[start]
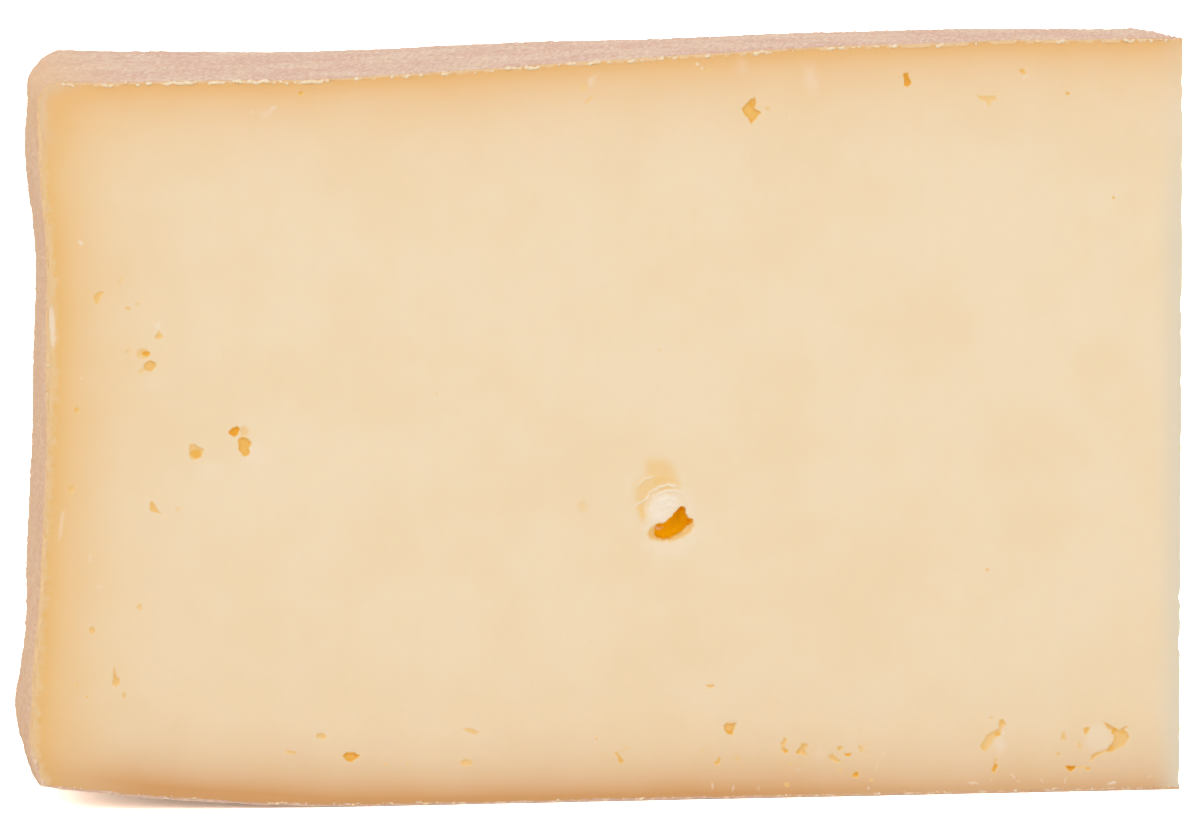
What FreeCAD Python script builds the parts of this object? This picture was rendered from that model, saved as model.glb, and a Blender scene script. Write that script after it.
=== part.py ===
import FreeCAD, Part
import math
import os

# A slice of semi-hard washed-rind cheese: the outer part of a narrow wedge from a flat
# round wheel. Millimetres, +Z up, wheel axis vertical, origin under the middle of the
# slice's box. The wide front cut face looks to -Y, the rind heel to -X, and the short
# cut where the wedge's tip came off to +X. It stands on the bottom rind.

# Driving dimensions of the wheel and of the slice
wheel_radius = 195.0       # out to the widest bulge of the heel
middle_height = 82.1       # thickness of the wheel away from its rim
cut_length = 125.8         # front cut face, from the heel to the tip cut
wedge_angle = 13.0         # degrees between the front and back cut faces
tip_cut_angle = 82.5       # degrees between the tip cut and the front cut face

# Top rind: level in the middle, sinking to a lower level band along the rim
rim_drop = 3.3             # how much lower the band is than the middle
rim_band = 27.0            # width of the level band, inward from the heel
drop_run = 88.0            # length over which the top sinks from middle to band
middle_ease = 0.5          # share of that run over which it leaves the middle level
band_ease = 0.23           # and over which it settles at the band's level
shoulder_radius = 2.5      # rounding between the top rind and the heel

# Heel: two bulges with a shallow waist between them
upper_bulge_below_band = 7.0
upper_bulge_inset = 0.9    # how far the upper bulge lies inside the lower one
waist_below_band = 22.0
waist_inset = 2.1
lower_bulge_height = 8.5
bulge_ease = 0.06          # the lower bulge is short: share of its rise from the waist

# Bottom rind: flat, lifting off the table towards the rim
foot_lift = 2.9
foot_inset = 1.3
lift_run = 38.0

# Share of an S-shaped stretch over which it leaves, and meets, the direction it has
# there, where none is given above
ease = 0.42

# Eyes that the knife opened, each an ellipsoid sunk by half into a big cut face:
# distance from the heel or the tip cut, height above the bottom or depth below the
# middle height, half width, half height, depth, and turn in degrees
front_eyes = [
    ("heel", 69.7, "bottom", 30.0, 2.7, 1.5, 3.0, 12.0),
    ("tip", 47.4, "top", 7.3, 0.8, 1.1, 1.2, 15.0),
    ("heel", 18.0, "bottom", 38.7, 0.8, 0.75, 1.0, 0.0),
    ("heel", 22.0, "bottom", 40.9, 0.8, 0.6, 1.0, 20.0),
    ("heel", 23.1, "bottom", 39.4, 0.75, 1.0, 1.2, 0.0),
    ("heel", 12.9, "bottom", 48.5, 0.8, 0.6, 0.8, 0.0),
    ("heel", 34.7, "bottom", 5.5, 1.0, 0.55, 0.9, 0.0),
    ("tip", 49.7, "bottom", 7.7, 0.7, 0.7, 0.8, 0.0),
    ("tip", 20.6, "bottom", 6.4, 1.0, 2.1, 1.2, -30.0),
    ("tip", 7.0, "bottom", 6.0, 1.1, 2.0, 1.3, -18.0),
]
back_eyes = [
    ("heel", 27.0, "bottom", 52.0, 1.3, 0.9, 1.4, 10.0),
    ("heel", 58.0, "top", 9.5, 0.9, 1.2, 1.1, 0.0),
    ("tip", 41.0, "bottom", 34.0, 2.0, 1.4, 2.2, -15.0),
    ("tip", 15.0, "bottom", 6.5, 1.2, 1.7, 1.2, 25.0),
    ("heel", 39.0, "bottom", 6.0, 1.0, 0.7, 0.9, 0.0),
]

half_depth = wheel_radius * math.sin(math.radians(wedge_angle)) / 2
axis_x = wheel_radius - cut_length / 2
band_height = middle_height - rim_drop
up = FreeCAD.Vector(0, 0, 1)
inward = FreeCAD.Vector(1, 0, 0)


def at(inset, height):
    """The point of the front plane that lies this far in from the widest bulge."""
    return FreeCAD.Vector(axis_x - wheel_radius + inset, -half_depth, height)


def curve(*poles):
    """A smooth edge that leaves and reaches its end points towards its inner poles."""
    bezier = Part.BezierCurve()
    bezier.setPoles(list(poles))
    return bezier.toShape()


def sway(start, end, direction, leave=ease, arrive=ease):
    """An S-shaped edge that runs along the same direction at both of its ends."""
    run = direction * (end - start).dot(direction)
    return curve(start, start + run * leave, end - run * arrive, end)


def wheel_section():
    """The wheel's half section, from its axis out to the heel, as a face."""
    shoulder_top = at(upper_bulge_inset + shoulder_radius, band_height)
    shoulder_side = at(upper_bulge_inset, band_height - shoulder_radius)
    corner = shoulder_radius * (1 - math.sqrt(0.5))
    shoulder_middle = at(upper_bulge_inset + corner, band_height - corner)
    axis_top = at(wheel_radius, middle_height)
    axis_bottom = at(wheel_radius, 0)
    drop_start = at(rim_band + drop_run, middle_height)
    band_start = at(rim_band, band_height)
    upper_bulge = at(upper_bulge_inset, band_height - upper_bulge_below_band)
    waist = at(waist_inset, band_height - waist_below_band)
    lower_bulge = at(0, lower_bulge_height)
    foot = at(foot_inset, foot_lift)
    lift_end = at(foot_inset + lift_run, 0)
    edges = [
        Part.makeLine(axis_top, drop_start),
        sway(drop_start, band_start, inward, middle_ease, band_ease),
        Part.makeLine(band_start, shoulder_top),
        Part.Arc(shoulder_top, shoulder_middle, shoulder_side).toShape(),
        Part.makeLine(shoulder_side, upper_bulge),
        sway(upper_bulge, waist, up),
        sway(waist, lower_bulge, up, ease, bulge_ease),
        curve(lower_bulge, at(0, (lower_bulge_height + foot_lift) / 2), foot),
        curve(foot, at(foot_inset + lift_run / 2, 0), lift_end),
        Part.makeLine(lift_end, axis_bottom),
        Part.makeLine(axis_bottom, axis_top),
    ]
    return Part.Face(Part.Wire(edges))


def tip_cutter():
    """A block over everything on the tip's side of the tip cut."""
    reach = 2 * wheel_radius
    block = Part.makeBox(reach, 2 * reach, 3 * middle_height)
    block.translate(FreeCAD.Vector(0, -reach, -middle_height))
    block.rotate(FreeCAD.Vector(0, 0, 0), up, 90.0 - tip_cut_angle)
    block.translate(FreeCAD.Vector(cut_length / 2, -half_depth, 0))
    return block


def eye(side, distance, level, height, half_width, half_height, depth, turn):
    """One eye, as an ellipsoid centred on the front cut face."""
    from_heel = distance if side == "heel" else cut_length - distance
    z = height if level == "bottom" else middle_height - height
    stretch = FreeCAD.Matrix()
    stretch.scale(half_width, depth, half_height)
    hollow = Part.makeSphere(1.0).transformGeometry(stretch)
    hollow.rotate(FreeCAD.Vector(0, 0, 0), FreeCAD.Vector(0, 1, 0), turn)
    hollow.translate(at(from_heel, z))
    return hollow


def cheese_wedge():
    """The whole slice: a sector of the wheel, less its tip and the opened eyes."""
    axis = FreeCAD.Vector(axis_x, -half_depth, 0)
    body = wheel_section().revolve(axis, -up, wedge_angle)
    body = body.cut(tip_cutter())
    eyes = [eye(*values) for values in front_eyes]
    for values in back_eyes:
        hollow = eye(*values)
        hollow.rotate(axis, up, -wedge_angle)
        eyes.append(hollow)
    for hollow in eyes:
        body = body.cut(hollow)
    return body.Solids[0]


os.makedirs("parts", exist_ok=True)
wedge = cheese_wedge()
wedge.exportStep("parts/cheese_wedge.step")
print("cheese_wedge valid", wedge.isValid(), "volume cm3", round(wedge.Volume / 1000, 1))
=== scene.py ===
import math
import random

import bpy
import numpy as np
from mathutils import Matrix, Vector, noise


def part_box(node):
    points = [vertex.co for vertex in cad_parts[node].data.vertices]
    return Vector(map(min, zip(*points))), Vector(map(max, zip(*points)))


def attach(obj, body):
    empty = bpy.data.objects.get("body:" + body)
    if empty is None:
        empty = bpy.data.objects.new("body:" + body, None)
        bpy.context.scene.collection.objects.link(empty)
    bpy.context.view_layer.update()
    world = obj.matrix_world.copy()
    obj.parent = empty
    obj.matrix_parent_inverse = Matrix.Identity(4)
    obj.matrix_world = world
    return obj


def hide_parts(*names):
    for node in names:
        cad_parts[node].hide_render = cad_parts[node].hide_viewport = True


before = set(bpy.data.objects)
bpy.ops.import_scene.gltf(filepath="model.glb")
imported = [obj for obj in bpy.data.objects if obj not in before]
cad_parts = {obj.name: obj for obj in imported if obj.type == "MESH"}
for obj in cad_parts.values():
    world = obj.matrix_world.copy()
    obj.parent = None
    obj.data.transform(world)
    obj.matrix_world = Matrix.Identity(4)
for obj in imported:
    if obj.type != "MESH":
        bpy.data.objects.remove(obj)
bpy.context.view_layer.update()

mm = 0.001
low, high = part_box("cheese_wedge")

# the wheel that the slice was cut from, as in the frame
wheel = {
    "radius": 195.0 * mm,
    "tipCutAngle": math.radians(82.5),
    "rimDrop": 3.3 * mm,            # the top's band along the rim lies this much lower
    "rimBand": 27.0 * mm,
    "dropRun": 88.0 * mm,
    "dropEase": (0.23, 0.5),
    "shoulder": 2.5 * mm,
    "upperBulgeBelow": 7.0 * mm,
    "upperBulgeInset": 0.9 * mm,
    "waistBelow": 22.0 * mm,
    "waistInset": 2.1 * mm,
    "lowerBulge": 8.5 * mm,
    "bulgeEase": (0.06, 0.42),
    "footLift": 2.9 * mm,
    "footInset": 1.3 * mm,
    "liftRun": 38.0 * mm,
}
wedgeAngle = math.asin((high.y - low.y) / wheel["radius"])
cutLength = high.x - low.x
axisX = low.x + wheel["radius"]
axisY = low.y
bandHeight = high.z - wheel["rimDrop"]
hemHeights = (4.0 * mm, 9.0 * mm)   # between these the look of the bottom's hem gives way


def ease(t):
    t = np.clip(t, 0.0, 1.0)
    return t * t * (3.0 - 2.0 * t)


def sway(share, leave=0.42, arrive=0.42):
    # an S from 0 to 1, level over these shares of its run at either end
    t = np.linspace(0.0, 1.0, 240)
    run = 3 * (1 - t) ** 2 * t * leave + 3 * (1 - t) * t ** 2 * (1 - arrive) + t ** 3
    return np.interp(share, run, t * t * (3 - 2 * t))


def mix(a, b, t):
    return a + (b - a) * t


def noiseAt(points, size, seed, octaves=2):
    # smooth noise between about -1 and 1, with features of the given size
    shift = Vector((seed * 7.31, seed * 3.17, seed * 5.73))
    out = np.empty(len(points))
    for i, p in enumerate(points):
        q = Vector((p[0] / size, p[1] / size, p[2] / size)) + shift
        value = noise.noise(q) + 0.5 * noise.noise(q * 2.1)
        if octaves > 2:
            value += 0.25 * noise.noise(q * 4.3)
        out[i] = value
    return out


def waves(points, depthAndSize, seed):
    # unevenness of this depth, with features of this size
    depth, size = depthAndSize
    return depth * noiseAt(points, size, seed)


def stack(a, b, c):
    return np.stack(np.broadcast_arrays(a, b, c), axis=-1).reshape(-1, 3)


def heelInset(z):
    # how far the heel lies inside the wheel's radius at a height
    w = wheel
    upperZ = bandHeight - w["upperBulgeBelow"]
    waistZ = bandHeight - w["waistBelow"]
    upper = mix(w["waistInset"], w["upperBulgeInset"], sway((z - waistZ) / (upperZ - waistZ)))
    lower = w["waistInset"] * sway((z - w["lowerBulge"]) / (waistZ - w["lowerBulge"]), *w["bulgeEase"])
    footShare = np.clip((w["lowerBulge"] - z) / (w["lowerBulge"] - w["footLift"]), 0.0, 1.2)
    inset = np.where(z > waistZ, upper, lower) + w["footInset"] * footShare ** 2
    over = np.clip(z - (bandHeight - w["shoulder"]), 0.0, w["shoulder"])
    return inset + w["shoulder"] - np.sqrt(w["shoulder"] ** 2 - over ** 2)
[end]
Task to carry out:
Write out exactly, please, the lines beginning at the start of the material and ending with the line that holds "# cut where", both included.

In response:
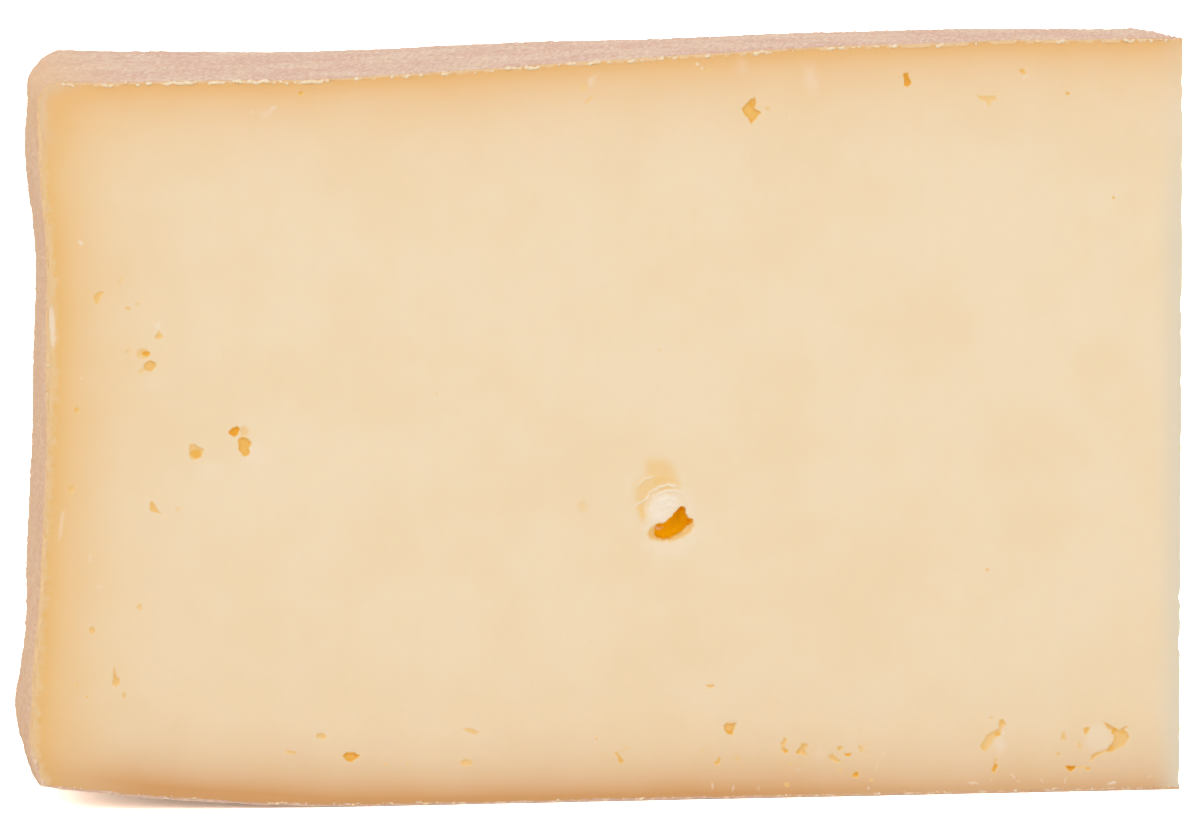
What FreeCAD Python script builds the parts of this object? This picture was rendered from that model, saved as model.glb, and a Blender scene script. Write that script after it.
=== part.py ===
import FreeCAD, Part
import math
import os

# A slice of semi-hard washed-rind cheese: the outer part of a narrow wedge from a flat
# round wheel. Millimetres, +Z up, wheel axis vertical, origin under the middle of the
# slice's box. The wide front cut face looks to -Y, the rind heel to -X, and the short
# cut where the wedge's tip came off to +X. It stands on the bottom rind.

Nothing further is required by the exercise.